During the 2000s, rents rose roughly in line with the consumers price index while house prices soared in real terms. That disconnect was an important safety valve.
But that was then and this is now. The 2010 Budget eliminated a tax deduction for depreciation landlords could claim. A change of government is likely to see the introduction of a capital gains tax on investment properties.
So rental yields are likely to matter more to investors in the future.
The policymakers' hope is that over time, such tax changes will reduce how far investors will go in bidding up the price of properties, especially at the lower end of the market which in the last boom rose faster than house prices overall.
But in conditions of scarcity, when the market power is with landlords, it is more likely the squeeze will be on tenants.
The Productivity Commission noted in the June 2011 year household spending on rent rose faster than incomes, concluding "the current disconnect between rents and house prices may not persist".
It also cited a Statistics NZ survey which found that two-thirds of renters said they had major problems with their housing, such as being too damp, too cold, too small or far from their work. Even from a narrow fiscal standpoint to have a significant proportion of children growing up in conditions of poverty and overcrowding is myopic and dumb.
Yet the package announced this week barely mentions social housing.
Apparently there is a reform programme under way in that space.
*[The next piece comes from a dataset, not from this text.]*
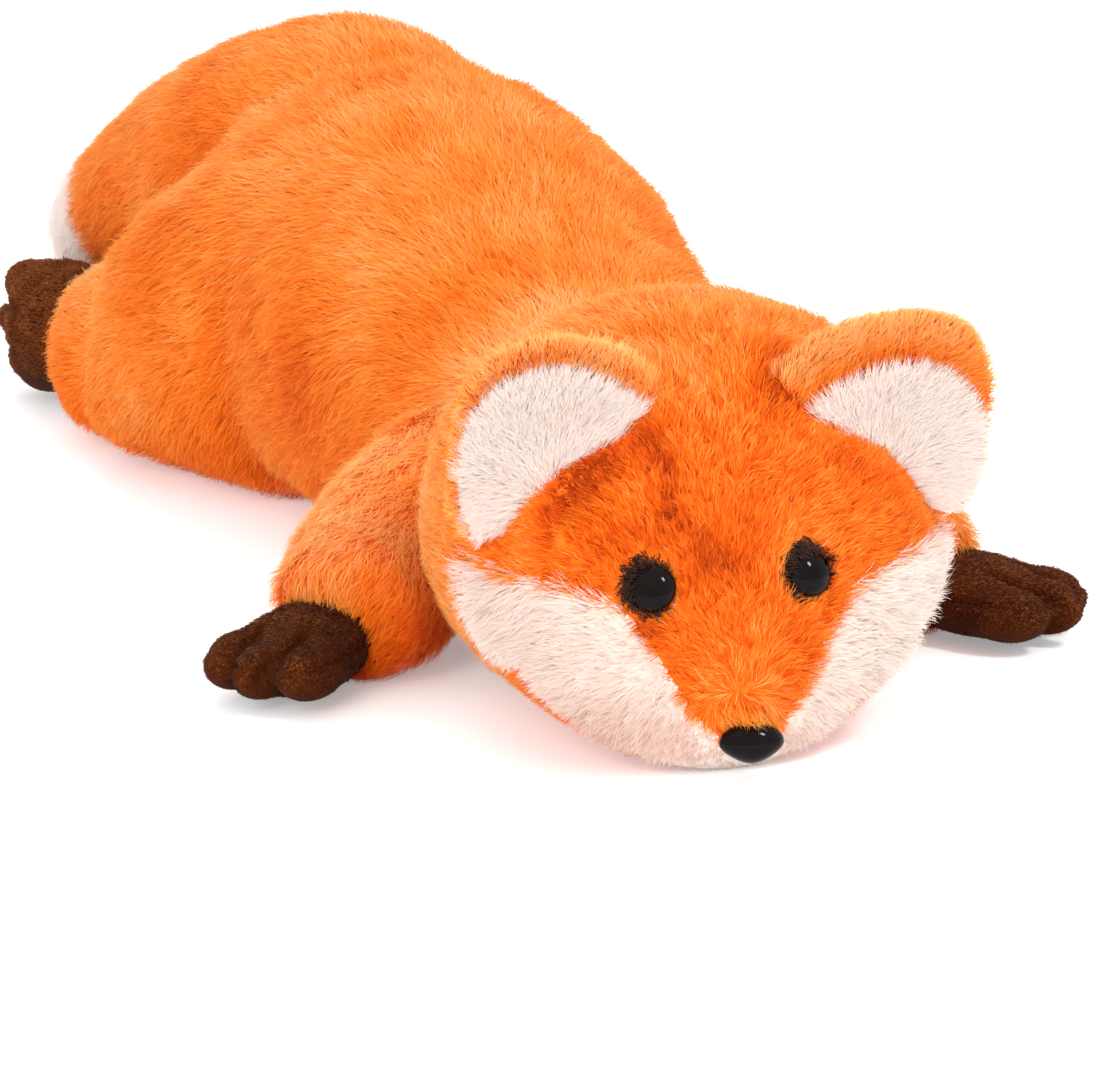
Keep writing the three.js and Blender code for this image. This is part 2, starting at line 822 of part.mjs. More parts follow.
function addLimb({ legName, pawName, legForm, pawForm, joint, radius, carriers, passed, toes, seamNormal }) {
  const parent = new THREE.Group();
  fox.add(parent);
  const limb = (solid) => limbOf(solid, joint.pivot, radius, carriers, passed);
  const cover = cutBy(limb(skin(legForm)), [lined(legForm, clothThickness), tableSolid]);
  addPiece(legName + "_cover", cover, materials.orange, parent);
  addPiece(legName + "_filling", limb(packed(legForm, clothThickness)), materials.fibre, parent);
  const halves = seamBlocks(pawForm, seamNormal);
  addPaw(pawName, pawForm, halves, toes, grown(legForm), [...carriers, ...passed], parent);
}

const sideways = (forward) => V(forward.y, -forward.x, 0);
for (const [word, side] of [["right", right], ["left", left]]) {
  const frontJoint = forelegJoint(side);
  const frontPaw = forepawForm(side);
  addLimb({
    legName: "foreleg_" + word,
    pawName: "forepaw_" + word,
    legForm: forelegForm(side),
    pawForm: frontPaw,
    joint: frontJoint,
    radius: shoulderBallRadius,
    carriers: travelled(torsoForm, [frontJoint]),
    passed: travelled(headForm, [reversed(headJoints[0])]),
    toes: toesOf(frontPaw, sideways),
    seamNormal: alongZ,
  });
  const hindJoint = hindlegJoint(side);
  const hindPaw = hindpawForm(side);
  addLimb({
    legName: "hindleg_" + word,
    pawName: "hindpaw_" + word,
    legForm: hindlegForm(side),
    pawForm: hindPaw,
    joint: hindJoint,
    radius: hipBallRadius,
    carriers: [torsoForm, haunchForm(side)].flatMap((form) => travelled(form, [hindJoint])),
    passed: travelled(tailForm, [reversed(tailJoints[0]), hindJoint]),
    toes: toesOf(hindPaw, () => alongZ),
    seamNormal: V(side, 0, 0),
  });
}

// Tail: an orange sleeve, a white tip sewn on across it, one filling, and the wad at its root

const tailGroup = new THREE.Group();
fox.add(tailGroup);
const tailNeighbours = torsoForms.flatMap((form) => travelled(form, tailJoints));
const tailLimb = (solid) => cutBy(solid, [...tailNeighbours, ball(tailCentre, tailBallRadius + ballGap)]);
addPiece("tail_root_filling", wad(tailCentre, tailBallRadius), materials.fibre, tailGroup);
const tailSpine = new THREE.CatmullRomCurve3(tailForm.sections.map((s) => s.centre), false, "catmullrom");
const tipSeam = tailSpine.getPoint(tipSeamShare);
const tipTurn = new THREE.Quaternion().setFromUnitVectors(alongY, tailSpine.getTangent(tipSeamShare));

// All of space on one side of the seam between the tail's sleeve and its tip.
function beyondSeam(sign) {
  const size = 2 * torsoLength;
  const block = new THREE.BoxGeometry(size, size, size).translate(0, sign * (size / 2 - seamGap / 2), 0);
  return solidOf(block.applyQuaternion(tipTurn).translate(tipSeam.x, tipSeam.y, tipSeam.z));
}

const tailShell = cutBy(tailLimb(skin(tailForm)), [lined(tailForm, clothThickness), tableSolid]);
addPiece("tail_cover", cutBy(tailShell, [beyondSeam(1)]), materials.orange, tailGroup);
addPiece("tail_tip", cutBy(tailShell, [beyondSeam(-1)]), materials.white, tailGroup);
addPiece("tail_filling", tailLimb(packed(tailForm, clothThickness)), materials.fibre, tailGroup);

export default fox;
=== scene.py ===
import math
from types import SimpleNamespace

import bpy
import numpy as np
from mathutils import Matrix, Vector
from mathutils.bvhtree import BVHTree
from mathutils.kdtree import KDTree


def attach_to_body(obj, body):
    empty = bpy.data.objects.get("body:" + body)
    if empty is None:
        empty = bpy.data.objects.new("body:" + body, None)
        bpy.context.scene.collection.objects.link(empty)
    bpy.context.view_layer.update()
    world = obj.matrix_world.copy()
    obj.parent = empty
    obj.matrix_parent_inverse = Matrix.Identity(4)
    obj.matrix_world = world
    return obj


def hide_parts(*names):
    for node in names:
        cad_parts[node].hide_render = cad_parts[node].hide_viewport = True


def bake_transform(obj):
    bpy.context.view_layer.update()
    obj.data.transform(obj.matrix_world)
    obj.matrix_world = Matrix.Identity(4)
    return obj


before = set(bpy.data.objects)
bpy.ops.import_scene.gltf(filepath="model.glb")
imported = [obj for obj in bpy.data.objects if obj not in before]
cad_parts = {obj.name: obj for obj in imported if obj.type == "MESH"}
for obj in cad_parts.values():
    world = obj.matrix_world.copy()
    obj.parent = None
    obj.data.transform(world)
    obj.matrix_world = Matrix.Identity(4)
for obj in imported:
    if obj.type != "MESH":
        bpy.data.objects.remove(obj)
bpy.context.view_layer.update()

# Lengths are written in millimetres and turned into metres when a mesh is made.
MM = 0.001
RIGHT, LEFT = -1, 1
SIDES = (("right", RIGHT), ("left", LEFT))
UP = np.array([0.0, 0.0, 1.0])

# The skin under the fur lies this far inside the solids, but near the floor it settles down on it.
BODY_DEPTH = 2.6
HEAD_DEPTH = 2.9
LEG_DEPTH = 2.4
PAW_DEPTH = 0.8
TAIL_DEPTH = 3.4
SETTLE_HEIGHT = 18
FLAT_DEPTH = 0.5

# Sizes of the body and the head
TORSO_LENGTH, TORSO_HALF_WIDTH, TORSO_HEIGHT, TORSO_LEAN, NECK_END = 258, 59, 110, 16, 136
HIP_LINE = -12
HEAD_BACK, HEAD_LENGTH, HEAD_HALF_WIDTH, HEAD_HEIGHT, HEAD_LEAN = 128, 118, 62, 101, 3
FACE_CENTRE = -HEAD_LEAN / 2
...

Its next phase will focus on increasing tenants' "social and housing mobility", which rather begs the question where they expect people to move on to.
Finance Minister Bill English is clearly not happy with the mounting fiscal cost of housing subsidies, including accommodation supplements, now approaching $2 billion a year, though he acknowledged that any changes in this area would have to be mindful of the unenviable financial circumstances of people receiving this kind of assistance.
So why not embark on a major programme of state house construction? The Government just doesn't want to borrow the money.
It seems to believe it could never persuade international markets there is an important difference between borrowing to fund an operating deficit and borrowing to fund long-lived physical assets with enduring socio-economic benefits.
Auckland house prices rose around 8 per cent over the past year, despite the fact that more than 48,000 people left New Zealand for Australia and overall net migration was negative.
As the Australian mining boom comes off the boil net migration is likely to turn positive again, adding to the demand side of the housing market.
In the longer term, however, the dismal combination of relatively low wages and relatively expensive housing will only add to one of the economy's gravest problems, the hollowing out of the labour force by a haemorrhagic rate of emigration, especially in younger age groups.
So one might have thought the housing affordability package would be particularly focused on the issue of starter homes - the missing first rung of the housing ladder for owner-occupiers.
Yesterday's building consents data show the extent to which construction is skewed towards high-end properties. The average value of a dwelling consent issued last month was $320,000 and the average area 199sq m. That includes apartments.
The usual explanation offered is that this pattern, where the construction market is working fine at the top end but hardly at all at the bottom end, reflects the cost of land and the need to maintain some kind of proportionality between the value of a section and the size and quality of the house built on it.
In 1993 I bought a section and built a modest house on it.
A few weeks ago a similar-sized section came on the market just down the road. The asking price was exactly six times what I paid, less than 20 years ago, a compound rate of land-price inflation of around 10 per cent a year.
Journalists' salaries, I need hardly say, have not risen at that rate.
The Government would, no doubt, say that such anecdotes make the case for moves to make more land available. But it also acknowledges that the measures it proposes - which in any case depend on the co-operation of local authorities and an ability to manage nimby resistance from those already on the housing ladder - are about relieving pressure in the medium term. They are not a quick fix.
The measures are also entirely targeted at the supply side. The Government has ignored the potential of a demand-side intervention along the lines of the old State Advances programme, targeted at the starter home area where market failure is most evident.
The Government can borrow 10-year money at around 3.5 per cent. Why not make 10-year fixed-rate mortgages available at, say, 4 per cent which can only be used to purchase newly built homes below a certain size, say 100sq m?
The risk with measures like low-interest loans is that they just mask underlying problems, English says.
Sure, any such intervention would cause some distortions, but the test should be whether it is the lesser evil.
As things stand, when resurgent demand hits sluggish supply, the effect on prices and household debt levels is entirely predictable.
English is right to point to that debt as a major vulnerability for the economy as a whole, should the foreign suppliers of credit go off us, and as limiting investment in more productive things.
"We don't accept the only way to own a home is to be trapped with a huge burden of debt," he said.
But his reluctance to see the Government's balance sheet expanded in the cause of ensuring some affordable housing gets built only increases the risk of exactly the outcome he declares unacceptable.
We're lucky the last housing boom wasn't followed by a bust of the kind that has blighted some Northern Hemisphere economies. We dodged the bullet. But that doesn't make us bullet-proof.